§ **Task directions**
Copy all of the material below exactly.

§ **Collected data**
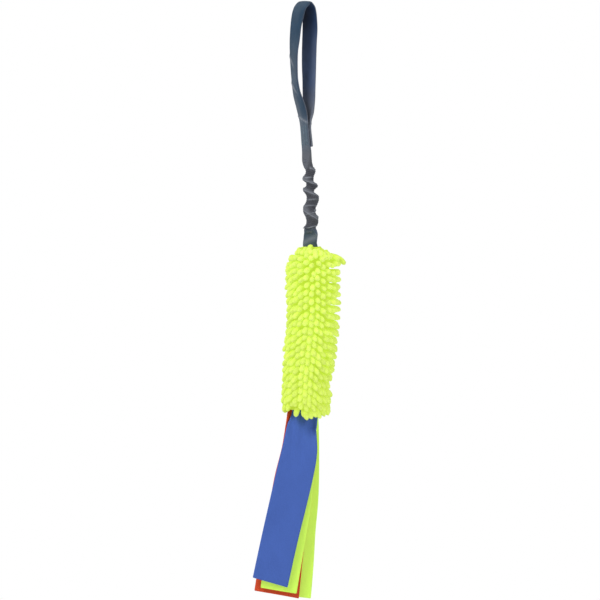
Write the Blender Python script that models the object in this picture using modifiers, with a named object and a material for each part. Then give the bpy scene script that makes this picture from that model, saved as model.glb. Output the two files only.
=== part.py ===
"""Bungee tug toy: webbing hand loop, gathered bungee, chenille mop body and four fleece tails.

The toy hangs from the inner top of its hand loop, which is the origin. Seen from the front,
+X points right, +Y away from the viewer and +Z up. Lengths are metres, angles are degrees.
A flat piece has a turn: 0 shows the viewer its edge, 90 shows its whole width.
"""
import math
import random

import bmesh
import bpy
from mathutils import Matrix, Vector

MM = 0.001

# Stock sizes
WEBBING_WIDTH = 20 * MM
WEBBING_THICKNESS = 2.6 * MM
FLEECE_THICKNESS = 2.6 * MM
SHOCK_CORD_DIAMETER = 6 * MM
CORD_JACKET_WALL = 0.65 * MM
THREAD_DIAMETER = 0.9 * MM
COVER_CLOTH = 2 * MM
STITCH_OFFSET = 1.3 * MM
WADDING_INSET = 1.9 * MM

# Clearances: between pieces that touch, and either side of a fold that a strap bends at
GAP = 0.3 * MM
FOLD_ROOM = 1.1 * MM

# Heights below the hang point, top to bottom
FOLD_STITCH_TOP = -153 * MM
FOLD_STITCH_BOTTOM = -174 * MM
HANDLE_FOLD = -185 * MM
UPPER_BARTACK = -196.5 * MM
CORD_TOP = -203.5 * MM
GATHER_END = -279 * MM
CORD_BOTTOM = -283.7 * MM
LOWER_BARTACK = -285.2 * MM
MOP_FOLD = -289 * MM
WADDING_TOP = -319 * MM
WADDING_BOTTOM = -488 * MM
TAIL_ROOT_TOP = -495.5 * MM
TAIL_FOLD = -511 * MM

# Where the shock cord stands, and the mop cover's grid of noodles
CORD_X = 7.6 * MM
NOODLE_COLUMNS = 16
NOODLE_BASE_INSET = 0.8 * MM
NOODLE_DOME = 1.5 * MM
NOODLE_WANDER = 4.0

# The webbing's middle line: up the front ply and limb, over the top, down the back limb to
# the cut end that lies behind the front ply. Millimetres, and the turn.
HANDLE_ROUTE = [
    (2.9, -0.3, -183.9, 30), (2.0, -0.9, -172, 28), (0.9, -1.2, -158, 27),
    (-0.6, -1.9, -146, 26), (-4.2, -3.6, -131, 26), (-9.6, -6.6, -108, 26),
    (-12.8, -8.3, -84, 25), (-13.2, -8.6, -60, 26), (-12.0, -8.0, -36, 27),
    (-8.6, -6.0, -12, 33), (0, 0, 1.3, 41), (6.4, 5.8, -12, 50),
    (7.4, 8.0, -34, 55), (7.2, 8.6, -58, 55), (6.8, 8.0, -84, 55),
    (5.9, 6.2, -108, 50), (5.1, 3.2, -130, 36), (2.3, -0.4, -146, 27),
    (3.8, 0.3, -158, 27), (4.9, 0.6, -172, 28), (5.5, 0.9, -178.8, 28),
]
FRONT_PLY_POINTS = 4

# The sleeve: height, middle, half width, half thickness, turn. Plain webbing first, then the
# gathers, which swing from side to side.
SLEEVE_SECTIONS = [
    (-186.1, 3.0, 10.0, 1.3, 31), (-195, 3.5, 9.6, 2.2, 33), (-202, 6.0, 8.8, 4.4, 36),
    (-207.5, 8.0, 7.6, 5.2, 38), (-213, 6.3, 8.0, 5.6, 40), (-218.5, 5.3, 8.4, 5.6, 42),
    (-226, 9.9, 8.0, 5.8, 44), (-232.5, 6.2, 8.4, 5.8, 46), (-240, 10.4, 8.4, 5.8, 48),
    (-250, 8.6, 8.8, 5.8, 49), (-259, 7.2, 9.0, 6.0, 50), (-265, 8.6, 9.0, 6.0, 50),
    (-271, 9.8, 8.2, 5.8, 51), (-279, 7.6, 8.8, 5.8, 52),
]
GATHER_TOP = -205 * MM
GATHER_PITCH = 5.6 * MM
GATHER_DEPTH = 0.055

# The plain lower end of the sleeve, from its cut top edge down to the strap
CUFF_SECTIONS = [
    (-279.3, 7.7, 8.7, 5.4, 52), (-282, 7.8, 8.9, 5.2, 52), (-285, 7.9, 9.4, 3.9, 52),
    (-287.9, 8.0, 10.0, 1.3, 52),
]

# The strap inside the mop: middle, height, turn
CORE_ROUTE = [
    (8.0, 0, -290.1, 52), (8.6, 0, -297, 60), (10.6, 0, -306, 74), (12.2, 0, -318, 88),
    (12.6, 0, -345, 90), (11.8, 0, -370, 90), (10.6, 0, -395, 90), (8.1, 0, -420, 90),
    (5.2, 0, -445, 90), (2.9, 0, -470, 90), (1.4, 0, -494.5, 90),
]

# The mop cover's cloth: height, half width, half depth, turn, squareness
COVER_NECK = [(-303, 14, 5.3, 72, 2.8), (-306.5, 14.4, 6.6, 76, 2.6), (-310, 15.8, 11.5, 84, 2.2)]
COVER_BARREL = (17.5, 16.5)
COVER_BARREL_SPAN = (-315, -494)
COVER_BARREL_ROWS = 17
COVER_HEM = [(-498.5, 18.4, 14.2, 90, 2.2), (-502.5, 20.2, 11.6, 90, 3), (-506.5, 21, 10.6, 90, 4)]

# Along the mop, by height: the middle line, and how the noodles stand
MOP_AXIS = [
    (-297, 8.6), (-306, 10.6), (-318, 12.4), (-345, 12.6), (-370, 11.8), (-395, 10.6),
    (-420, 8.1), (-445, 5.2), (-470, 2.9), (-490, 1.4), (-507, 0.4),
]
NOODLE_LENGTH = [(-306, 8), (-310, 9), (-314, 17), (-330, 18.2), (-380, 17.6), (-430, 16.4),
                 (-470, 14.6), (-490, 14), (-497, 14), (-500, 9.5)]
NOODLE_LEAN = [(-306, 32), (-310, 32), (-314, 32), (-322, 14), (-335, 2), (-400, -4),
               (-470, -10), (-482, -18), (-492, -34), (-497, -48), (-501, -66)]
NOODLE_TIP = [(-306, 2.5), (-310, 2.6), (-314, 3.8), (-325, 4.1), (-488, 4.0), (-497, 3.4),
              (-501, 2.8)]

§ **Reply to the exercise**
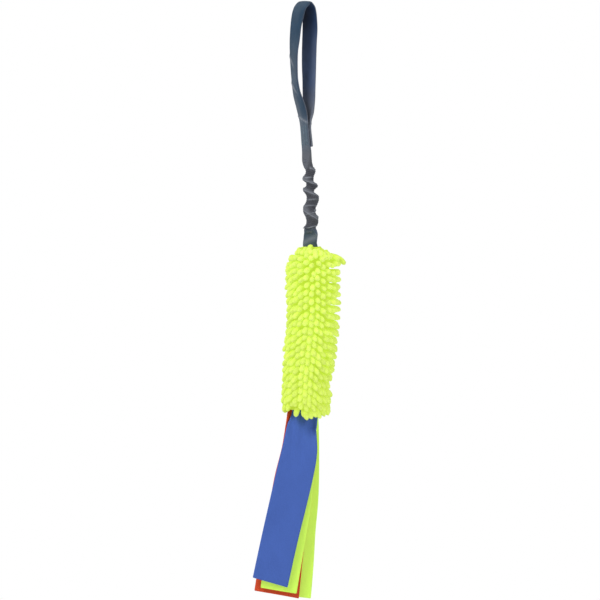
Write the Blender Python script that models the object in this picture using modifiers, with a named object and a material for each part. Then give the bpy scene script that makes this picture from that model, saved as model.glb. Output the two files only.
=== part.py ===
"""Bungee tug toy: webbing hand loop, gathered bungee, chenille mop body and four fleece tails.

The toy hangs from the inner top of its hand loop, which is the origin. Seen from the front,
+X points right, +Y away from the viewer and +Z up. Lengths are metres, angles are degrees.
A flat piece has a turn: 0 shows the viewer its edge, 90 shows its whole width.
"""
import math
import random

import bmesh
import bpy
from mathutils import Matrix, Vector

MM = 0.001

# Stock sizes
WEBBING_WIDTH = 20 * MM
WEBBING_THICKNESS = 2.6 * MM
FLEECE_THICKNESS = 2.6 * MM
SHOCK_CORD_DIAMETER = 6 * MM
CORD_JACKET_WALL = 0.65 * MM
THREAD_DIAMETER = 0.9 * MM
COVER_CLOTH = 2 * MM
STITCH_OFFSET = 1.3 * MM
WADDING_INSET = 1.9 * MM

# Clearances: between pieces that touch, and either side of a fold that a strap bends at
GAP = 0.3 * MM
FOLD_ROOM = 1.1 * MM

# Heights below the hang point, top to bottom
FOLD_STITCH_TOP = -153 * MM
FOLD_STITCH_BOTTOM = -174 * MM
HANDLE_FOLD = -185 * MM
UPPER_BARTACK = -196.5 * MM
CORD_TOP = -203.5 * MM
GATHER_END = -279 * MM
CORD_BOTTOM = -283.7 * MM
LOWER_BARTACK = -285.2 * MM
MOP_FOLD = -289 * MM
WADDING_TOP = -319 * MM
WADDING_BOTTOM = -488 * MM
TAIL_ROOT_TOP = -495.5 * MM
TAIL_FOLD = -511 * MM

# Where the shock cord stands, and the mop cover's grid of noodles
CORD_X = 7.6 * MM
NOODLE_COLUMNS = 16
NOODLE_BASE_INSET = 0.8 * MM
NOODLE_DOME = 1.5 * MM
NOODLE_WANDER = 4.0

# The webbing's middle line: up the front ply and limb, over the top, down the back limb to
# the cut end that lies behind the front ply. Millimetres, and the turn.
HANDLE_ROUTE = [
    (2.9, -0.3, -183.9, 30), (2.0, -0.9, -172, 28), (0.9, -1.2, -158, 27),
    (-0.6, -1.9, -146, 26), (-4.2, -3.6, -131, 26), (-9.6, -6.6, -108, 26),
    (-12.8, -8.3, -84, 25), (-13.2, -8.6, -60, 26), (-12.0, -8.0, -36, 27),
    (-8.6, -6.0, -12, 33), (0, 0, 1.3, 41), (6.4, 5.8, -12, 50),
    (7.4, 8.0, -34, 55), (7.2, 8.6, -58, 55), (6.8, 8.0, -84, 55),
    (5.9, 6.2, -108, 50), (5.1, 3.2, -130, 36), (2.3, -0.4, -146, 27),
    (3.8, 0.3, -158, 27), (4.9, 0.6, -172, 28), (5.5, 0.9, -178.8, 28),
]
FRONT_PLY_POINTS = 4

# The sleeve: height, middle, half width, half thickness, turn. Plain webbing first, then the
# gathers, which swing from side to side.
SLEEVE_SECTIONS = [
    (-186.1, 3.0, 10.0, 1.3, 31), (-195, 3.5, 9.6, 2.2, 33), (-202, 6.0, 8.8, 4.4, 36),
    (-207.5, 8.0, 7.6, 5.2, 38), (-213, 6.3, 8.0, 5.6, 40), (-218.5, 5.3, 8.4, 5.6, 42),
    (-226, 9.9, 8.0, 5.8, 44), (-232.5, 6.2, 8.4, 5.8, 46), (-240, 10.4, 8.4, 5.8, 48),
    (-250, 8.6, 8.8, 5.8, 49), (-259, 7.2, 9.0, 6.0, 50), (-265, 8.6, 9.0, 6.0, 50),
    (-271, 9.8, 8.2, 5.8, 51), (-279, 7.6, 8.8, 5.8, 52),
]
GATHER_TOP = -205 * MM
GATHER_PITCH = 5.6 * MM
GATHER_DEPTH = 0.055

# The plain lower end of the sleeve, from its cut top edge down to the strap
CUFF_SECTIONS = [
    (-279.3, 7.7, 8.7, 5.4, 52), (-282, 7.8, 8.9, 5.2, 52), (-285, 7.9, 9.4, 3.9, 52),
    (-287.9, 8.0, 10.0, 1.3, 52),
]

# The strap inside the mop: middle, height, turn
CORE_ROUTE = [
    (8.0, 0, -290.1, 52), (8.6, 0, -297, 60), (10.6, 0, -306, 74), (12.2, 0, -318, 88),
    (12.6, 0, -345, 90), (11.8, 0, -370, 90), (10.6, 0, -395, 90), (8.1, 0, -420, 90),
    (5.2, 0, -445, 90), (2.9, 0, -470, 90), (1.4, 0, -494.5, 90),
]

# The mop cover's cloth: height, half width, half depth, turn, squareness
COVER_NECK = [(-303, 14, 5.3, 72, 2.8), (-306.5, 14.4, 6.6, 76, 2.6), (-310, 15.8, 11.5, 84, 2.2)]
COVER_BARREL = (17.5, 16.5)
COVER_BARREL_SPAN = (-315, -494)
COVER_BARREL_ROWS = 17
COVER_HEM = [(-498.5, 18.4, 14.2, 90, 2.2), (-502.5, 20.2, 11.6, 90, 3), (-506.5, 21, 10.6, 90, 4)]

# Along the mop, by height: the middle line, and how the noodles stand
MOP_AXIS = [
    (-297, 8.6), (-306, 10.6), (-318, 12.4), (-345, 12.6), (-370, 11.8), (-395, 10.6),
    (-420, 8.1), (-445, 5.2), (-470, 2.9), (-490, 1.4), (-507, 0.4),
]
NOODLE_LENGTH = [(-306, 8), (-310, 9), (-314, 17), (-330, 18.2), (-380, 17.6), (-430, 16.4),
                 (-470, 14.6), (-490, 14), (-497, 14), (-500, 9.5)]
NOODLE_LEAN = [(-306, 32), (-310, 32), (-314, 32), (-322, 14), (-335, 2), (-400, -4),
               (-470, -10), (-482, -18), (-492, -34), (-497, -48), (-501, -66)]
NOODLE_TIP = [(-306, 2.5), (-310, 2.6), (-314, 3.8), (-325, 4.1), (-488, 4.0), (-497, 3.4),
              (-501, 2.8)]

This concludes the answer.